The panel promoted a “no tolerance” drinking policy for everyone under 21. However, some parents in the audience questioned the approach.
“I am not comfortable sending my kids to college never having had a drink before, not knowing how it will affect them. Isn’t banning alcohol during high school encouraging binge drinking in college?” one audience member asked of the panel.
Their short answer was “no.” Jaffe explained that “every time I respond to a situation where a student at Ramapo College has been binge drinking and is unconscious, afterward we talk to the student. I have never once had one say that this was his or her first experience drinking. They all say they drank in high school.”
According to panelist Dr. Peter Lee, a pediatric emergency room physician at Valley Hospital, teens physically and mentally can’t make “responsible” decisions about alcohol consumption, because the ability to do that develops later. “Choosing 21 wasn’t an arbitrary number,” he said.
Lee reiterated the law enforcement feeling that this is a growing issue in the area. Based on his experience working in NYC hospitals, Lee said binge drinking “is actually more prevalent here in the suburbs. Every weekend, I see a minimum of half a dozen kids who have been binge drinking.”
Attorney Tom Hanrahan said that parents who host parties at their homes where teens are drinking can be held legally responsible for what happens at the party. Jaffe said many times “we respond to a house party, and the parents are the one who open the door.” The panel urged the crowd not to allow underage drinking in their homes, and to have an open dialogue with other parents.
“It may be awkward to do, but you have to talk to other parents,” Paterson said.
Parents in the audience said that might be the hardest part of dealing with the issue. “That’s the hard part, it’s not dealing with your kids, it’s dealing with other parents,” Devaney said. “You’ve got other parents who allow drinking, and then we look like the bad guys.”
“We’ve had instances where parents in the house are condoning drinking by 15-year-olds,” Batelli said. “It’s disturbing.” Hanrahan added that parents who “think they are being responsible” by having kids drink in the house but “collecting their keys and things like that” aren’t removing any liability from themselves.
“We ask ourselves, is it a child problem, or a parent problem,” Hanrahan said.
The panel recommended, in addition to talking with kids about drinking, leading by example. “There is nothing worse than being a hypocritical parent,” Hanrahan said. “They see you drinking, why shouldn’t they?”

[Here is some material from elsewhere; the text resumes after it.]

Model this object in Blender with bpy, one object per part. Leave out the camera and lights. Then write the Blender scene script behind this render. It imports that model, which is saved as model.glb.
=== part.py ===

Pascale emphasized that kids should know they are supported, at home, at school and in the community. “We have a very proactive police department, and the school district has a great working relationship with them,” he said. “Every week, I meet with the juvenile officer, and he tells me about all of the parties, arrests and incidents that week in the township. The reasoning behind the meetings is two-fold, he said. “They are so I can keep an eye on the 1,058 students in the building, but also so we can provide children with the support they need.”
He said, based on his experiences in schools, and with his own children, “kids don’t want us to fix, they want us to listen to them. They have to know there are a lot of people who care about and support them.”
The panel encouraged parents to let their kids know that talking about mistakes they make is a good thing to do. “We don’t want to punish them,” Pascale said. “We want to support them.”
On the law enforcement side, police said an intoxicated teen who reports the intoxication of another teen, will not be arrested. “In New Jersey, we have the 911 immunity law, where juveniles are immune from criminal charges if they report others who are intoxicated.” Batelli said. “They could potentially save a life.”
Moving forward, police recommended parents call the Mahwah PD with questions, and open the lines of communication between themselves, kids, other parents, and other members of the community. More information and tips from the forum will be posted on the MMA’s website.